Enjoy
Gielgud
Entertaining Mr Sloane
Trafalgar Studio
A View from the Bridge
Duke of York’s
How does he get away with it? The main target of Alan Bennett’s 1980 comedy Enjoy is disability. Ageing Connie has pre-senile dementia and her husband Wilf is partially paralysed and prone to blackouts. Their condemned terraced house is about to be flattened by their progressive council who’ve sent in a sociologist to record the slum-dwellers’ behaviour for posterity. Shaken from their habitual indolence, Connie and Wilf blunder about the house bickering ignorantly while the mute observer takes notes. Bennett’s game-plan here seems to be to mock penniless, narrow-minded, crippled northerners for the amusement of affluent, sophisticated, able-bodied southerners yet he manages to avoid opprobrium — partly because his writing has an indefinable charm and partly because southerners wrongly identify his genteel Leeds accent as working-class and assume that these characters are his peers, when in fact they’re from the class beneath him.

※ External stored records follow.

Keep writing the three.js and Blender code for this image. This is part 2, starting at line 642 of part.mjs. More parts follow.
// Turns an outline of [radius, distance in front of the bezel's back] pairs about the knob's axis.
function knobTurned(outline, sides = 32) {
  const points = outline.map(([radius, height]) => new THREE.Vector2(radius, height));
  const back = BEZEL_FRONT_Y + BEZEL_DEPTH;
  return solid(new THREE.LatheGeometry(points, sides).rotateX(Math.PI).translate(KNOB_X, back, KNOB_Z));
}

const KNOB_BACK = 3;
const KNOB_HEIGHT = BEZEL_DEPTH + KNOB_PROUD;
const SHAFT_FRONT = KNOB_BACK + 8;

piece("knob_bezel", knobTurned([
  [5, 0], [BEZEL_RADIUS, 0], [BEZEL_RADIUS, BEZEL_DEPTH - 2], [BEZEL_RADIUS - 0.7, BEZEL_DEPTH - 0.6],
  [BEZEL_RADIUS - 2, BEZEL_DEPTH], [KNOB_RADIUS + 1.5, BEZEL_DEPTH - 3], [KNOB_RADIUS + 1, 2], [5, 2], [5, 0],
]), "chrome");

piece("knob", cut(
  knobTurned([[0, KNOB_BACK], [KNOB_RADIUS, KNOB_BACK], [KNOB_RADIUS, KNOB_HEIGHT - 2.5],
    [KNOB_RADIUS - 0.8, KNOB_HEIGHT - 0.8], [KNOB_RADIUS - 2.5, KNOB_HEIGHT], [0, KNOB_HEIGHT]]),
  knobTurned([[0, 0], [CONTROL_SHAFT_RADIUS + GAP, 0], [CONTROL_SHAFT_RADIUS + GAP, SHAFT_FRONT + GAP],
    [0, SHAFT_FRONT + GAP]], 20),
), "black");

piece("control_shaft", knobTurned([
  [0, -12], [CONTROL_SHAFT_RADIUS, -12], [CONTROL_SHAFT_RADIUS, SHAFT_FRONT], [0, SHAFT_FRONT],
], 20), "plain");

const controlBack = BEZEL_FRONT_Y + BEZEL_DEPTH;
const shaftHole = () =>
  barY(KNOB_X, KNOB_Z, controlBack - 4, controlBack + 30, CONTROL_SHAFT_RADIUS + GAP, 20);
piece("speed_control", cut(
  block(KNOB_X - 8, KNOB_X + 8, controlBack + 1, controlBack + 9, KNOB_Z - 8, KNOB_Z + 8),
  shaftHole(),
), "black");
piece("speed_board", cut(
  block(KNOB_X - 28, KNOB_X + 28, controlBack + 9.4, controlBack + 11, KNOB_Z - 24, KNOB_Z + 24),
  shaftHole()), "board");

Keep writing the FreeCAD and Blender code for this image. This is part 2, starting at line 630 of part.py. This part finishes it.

Great floes of Bennettian whimsy cascade through the script. Sweden is described as ‘the place where they commit suicide and the king rides a bicycle’. ‘My mother,’ says Connie, ‘suffered from memory loss. I think.’ When Wilf collapses, apparently dead, a neighbour takes his pulse. ‘If he has gone we’ve only just missed him.’ This is good fun, in a rather weightless and limited way, a verdict which stands for the show as a whole. There are minor structural flaws: an unbelievable second-act plot twist and a ten-minute coda which could do with trimming. Alison Steadman is on great form and brings a lovely cheeky warmth and affection to Connie, a role played in the original production by Joan Plowright. Larry came to the dress rehearsal and declared it the best play he had ever seen. ‘I knew then it would be a disaster,’ Bennett recalls. At the time its failure hurt him so much that he withdrew from the stage for over a decade.
Joe Orton, too, specialised in garrulous, crackpot, middle-aged ladies and the wistful, sex-starved Kath is the centrepiece of Entertaining Mr Sloane. This is the nastiest and least ‘comic’ of Orton’s major plays and having seen it immediately after Enjoy I was struck by its daring, maturity and sourness. There’s no hint of Bennett’s verbal origami and cosy escapism. Orton’s world view is both utterly cynical and miraculously refreshing. It must be the honesty. Sloane, a handsome bisexual drifter, bewitches both Kath and her latently gay brother Ed but ends up as the victim of the sexual ménage.
Nick Bagnall’s absolutely tip-top production is distinguished by two dazzling performances. Imelda Staunton gives substance and sympathy to the needy, confused character of Kath and deftly carries off the comedy without ever making her seem merely sad or silly. Simon Paisley Day, as Ed, turns in yet another bravura display. If you don’t know him, ladies and gentlemen, the man is a star. See anything he’s in. He has the dashing fervour and the manic athleticism of a pre-paunch John Cleese. His favourite manouevre, which he pulls off here once again, is to outperform everyone else on stage without appearing to ‘hog it’. Mathew Horne, from various TV comedies, is fine, if somewhat muted, as Sloane. He gets the menace all right but not enough of the louche predatory sexual swagger. I was tempted to call him ‘lazy’ but I decided not to. Well, not quite. And a word of warning. Horne has a large teenage following who assume that a night at the theatre equals a night watching telly. There was an iPod shishing and jishing behind me throughout. I’d have complained but I wasn’t wearing my stab-vest.
The expected disappointment of A View from the Bridge never materialised. Thank God. This is one of the great plays. The title alone has a strange magic. Its poise, its banality, its suggestiveness.
Lindsay Posner has pulled off a thrilling revival. Christopher Oram’s seedy set is so grim-encrusted it almost smells. Ken Stott, who has the most powerful voice I’ve ever heard in a theatre, is a ferocious bull of an Eddie and his grip on the part, and on our horrified fascination, never falters. Mary Elizabeth Mastrantonio, glammed down as his ashen-faced wife, gives a quietly mesmerising performance and provides the emotional hinge on which the action turns. The real star is the script. Street talk heightened into a rugged and almost timeless prose that still feels like street talk. ‘Plenty days I walk hungry in this city.’ A phrase taken virtually at random from the play and one which might be the opening line of a classic novel.